Shifting isn't limited to nearby vehicles. In one instance, Tanner shifted into a police car that sped by with sirens blaring and gave chase to the criminal ahead. A few seconds later, the world paused again, and Tanner moved block by block until he found the big gun he was looking for - an oncoming semi. Shifting will be limited by a meter and by skill-level, so don't expect to shift into a villain's car and hit the brakes. At least, not right away.
There are over 100+ cars to take over, from a basic Dodge Neon or Ram, on up to more exotic fare from Alfa Romeo, Maserati, and a Delorean. Ever since Bullitt hit the silver screen, San Francisco and its steep, jarring hills has been the prime city for car chases. The map comes up from South San Francisco, across the Golden Gate Bridge into Sausalito, and over to Berkeley. The city isn't completely accurate, pared down for space, but it's detailed enough that I knew the intersection where the developer had crashed his new car.

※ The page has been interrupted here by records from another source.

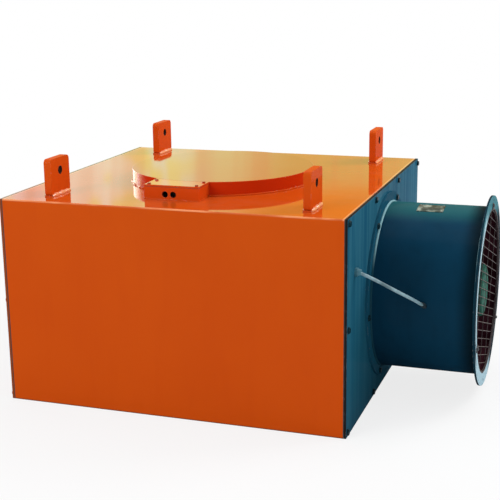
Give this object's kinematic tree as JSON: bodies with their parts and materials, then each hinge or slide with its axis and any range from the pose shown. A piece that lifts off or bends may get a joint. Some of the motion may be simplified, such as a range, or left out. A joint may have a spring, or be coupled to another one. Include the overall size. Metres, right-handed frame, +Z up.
{
  "type": "suspended magnetic separator",
  "caption": "Orange suspended electromagnet with lifting lugs, a junction box on top and a round fan duct on one side.",
  "frame": {"origin": "centre of the working face, level with the case's underside", "axes": "+X along the case towards the fan duct, +Y from the front to the back, +Z up"},
  "size_m": [1.4884, 1.067, 0.783],
  "materials": {
    "orange_paint": "gloss",
    "teal_paint": "gloss",
    "motor_paint": "gloss",
    "zinc_steel": "satin",
    "bare_steel": "satin",
    "core_iron": "matte",
    "cast_aluminium": "satin",
    "plate_metal": "satin",
    "gasket_rubber": "matte",
    "lead_sheath": "matte",
    "insulation": "matte",
    "coil_tape": "matte",
    "moulded_plastic": "matte"
  },
  "bodies": {
    "magnet": {"yoke_case": "orange_paint", "core_cover": "orange_paint", "junction_box": "orange_paint", "junction_lid": "orange_paint", "lifting_lug_front_left": "orange_paint", "lifting_lug_front_right": "orange_paint", "lifting_lug_back_left": "orange_paint", "lifting_lug_back_right": "orange_paint", "outlet_side_cover": "orange_paint", "outlet_louvre": "orange_paint", "outlet_side_bolts": "orange_paint", "fan_side_cover": "teal_paint", "fan_duct": "teal_paint", "motor_spider": "teal_paint", "fan_side_bolts": "teal_paint", "duct_bolts": "teal_paint", "motor_frame": "motor_paint", "motor_terminal_box": "motor_paint", "drive_end_shield": "motor_paint", "outer_end_shield": "motor_paint", "lid_screws": "zinc_steel", "louvre_screws": "zinc_steel", "guard_screws": "zinc_steel", "wire_guard": "zinc_steel", "spider_bolts": "zinc_steel", "terminal_studs": "zinc_steel", "plate_rivets": "zinc_steel", "tie_rods": "zinc_steel", "tie_rod_nuts": "zinc_steel", "bottom_plate": "bare_steel", "bottom_screws": "bare_steel", "drive_end_bearing": "bare_steel", "outer_end_bearing": "bare_steel", "core_bolts": "bare_steel", "shoe_screws": "bare_steel", "centre_core": "core_iron", "pole_shoe": "core_iron", "motor_stator": "core_iron", "coil_carrier": "core_iron", "rating_plate": "plate_metal", "lid_gasket": "gasket_rubber", "fan_side_gasket": "gasket_rubber", "outlet_side_gasket": "gasket_rubber", "lead_bush": "gasket_rubber", "fan_lead": "lead_sheath", "core_sleeve": "insulation", "insulation_board": "insulation", "coil_spacers": "insulation", "pancake_coil_1": "coil_tape", "pancake_coil_2": "coil_tape", "pancake_coil_3": "coil_tape", "pancake_coil_4": "coil_tape", "terminal_block": "moulded_plastic", "lead_through_bushing": "moulded_plastic", "lead_gland": "moulded_plastic"},
    "fan_rotor": {"fan_impeller": "cast_aluminium", "motor_shaft": "bare_steel", "motor_rotor": "core_iron", "impeller_nut": "zinc_steel"}
  },
  "joints": [
    {"name": "fan_spin", "type": "hinge", "parent": "magnet", "child": "fan_rotor", "pos_m": [0.64, 0, 0.336], "axis": [1, 0, 0], "continuous": true}
  ]
}
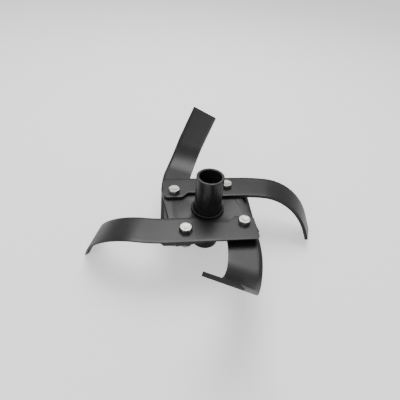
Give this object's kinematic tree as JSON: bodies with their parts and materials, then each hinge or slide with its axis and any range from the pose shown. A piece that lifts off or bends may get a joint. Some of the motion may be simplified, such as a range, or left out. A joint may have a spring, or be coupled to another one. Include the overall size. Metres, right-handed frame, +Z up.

Driver: San Fransisco will include competitive multiplayer, including a mode based around stealing the opposition's ride. No other information was given, although the developer alluded to a cooperative mode centered on protecting a single car.
As spoken by the series' creator, and current designer, Martin Edmondson, "We're trying to stay away from the GTA stuff, none of the on-foot, gunplay, or safehouses." That sounds like a good plan to me.